Buckingham and Hawisher are concerned with unequal access to digital media among diverse socioeconomic and ethnic groups, but only Buckingham gestures toward the social and political implications of this divide, and of the technology “revolution” in general. What I am interested in exploring here is the way in which the rise of digital media has also given rise to a particular ideology, or way of viewing the world, espoused most prominently by the tech innovators of Silicon Valley. The New Yorker reporter George Packer has explored this emerging ideology in his article “Change the World: Silicon Valley transfers its slogans – and its money – to the realm of politics” (27 May 2013). Packer traces both the growing wealth divide in Silicon Valley, and the attendant libertarian ethos that has accompanied the rise of wealth in the Valley, showing that as the divide grows between haves and have-nots, a libertarian-inspired suspicion of government and bureaucracy has enabled Silicon Valley executives to deflect questions of social justice and equality. The insular focus of these executives is guided by the belief that government can only impede the climate of freedom that is essential for technological innovation to occur.

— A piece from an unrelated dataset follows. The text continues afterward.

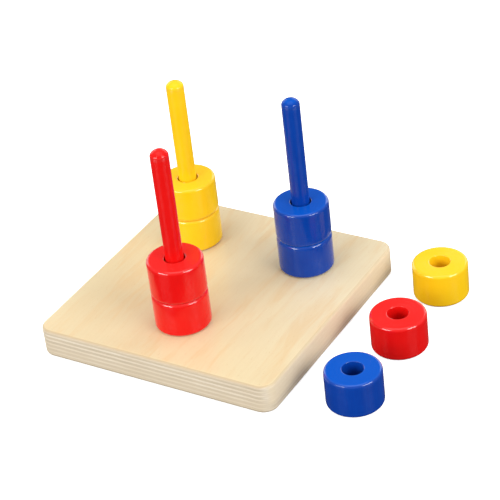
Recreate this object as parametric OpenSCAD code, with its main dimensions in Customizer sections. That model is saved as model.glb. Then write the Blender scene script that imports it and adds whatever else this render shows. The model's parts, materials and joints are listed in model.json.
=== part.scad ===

George Packer, a Palo Alto native, notes that when he grew up in the 1970s, the
Valley was thoroughly middle class, egalitarian, pleasant, and a little boring. Thirty-five years later, the average house in Palo Alto sells for more than two million dollars. The Stanford Shopping Center’s parking lot is a sea of Lexuses and Audis, and their owners are shopping at Burberry and Louis Vuitton. There are fifty or so billionaires and tens of thousands of millionaires in Silicon Valley; last year’s Facebook public stock offering alone created half a dozen more of the former and more than a thousand of the latter. There are also record numbers of poor people, and the past two years have seen a twenty-percent rise in homelessness, largely because of the soaring cost of housing. After decades in which the country has become less and less equal, Silicon Valley is one of the most unequal places in America.
This growing inequality and divide in wealth is accompanied by an ideology that seems to be shared by Silicon Valley’s elite, which holds that “collective problems are solved incrementally, through the decentralized activity of countless interconnected equals—a process that mirrors the dynamics of the Internet.” This belief might be called the myth the digital age, the notion that innovations in technology hold the cure for solving societal problems such as inequality. This myth assumes, in other words, that if tech innovators are granted the freedom to innovate, societal problems will be solved without the need for government intervention. This has fostered a libertarian outlook among many of the Valley’s tech innovators, and in Packer’s view, has enabled them to turn a blind eye to pressing questions of inequality. As Packer states:
Like industries that preceded it, Silicon Valley is not a philosophy, a revolution, or a cause. It’s a group of powerful corporations and wealthy individuals with their own well-guarded interests. Sometimes those interests can be aligned with the public’s, sometimes not. Though tech companies promote an open and connected world, they are extremely secretive, preventing outsiders from learning the most basic facts about their internal workings.
It is this clash between the purported “open,” “transparent,” “egalitarian” tech culture and the hierarchies upon which it is actually constituted that strikes me as important to consider in any discussion of technology and identity. That is, we can ask what kind of cultural identity is fostered by the tech “revolution,” and we can also question how the lack of transparency that characterizes the operations of many tech companies might clash with the myth of liberation and accountability that they promote. Packer asserts that “technology can be an answer to incompetence and inefficiency. But it has little to say about larger issues of justice and fairness, unless you think that political problems are bugs that can be fixed by engineering rather than fundamental conflicts of interest and value.”
Both Buckingham and Hawisher encourage us to critique the myth that “technology [is simply] a force of liberation for young people” (Buckingham 13), a sentiment that George Packer seems to agree with. Yet as they focus on the formation of identity among young users of digital media, neither Buckingham nor Hawisher seems to shed light on the identities of those who are developing these innovations, namely the tech leaders of Silicon Valley. As a whole, this group has, as Packer shows us, cultivated an ethos of insular libertarianism that often deflects attention from broader social inequities. I would argue that we should examine the cultural identity as much as the individual identities that have emerged alongside the rise of technological innovations and digital media, as this distinctive tech identity is profoundly affecting the era in which we live.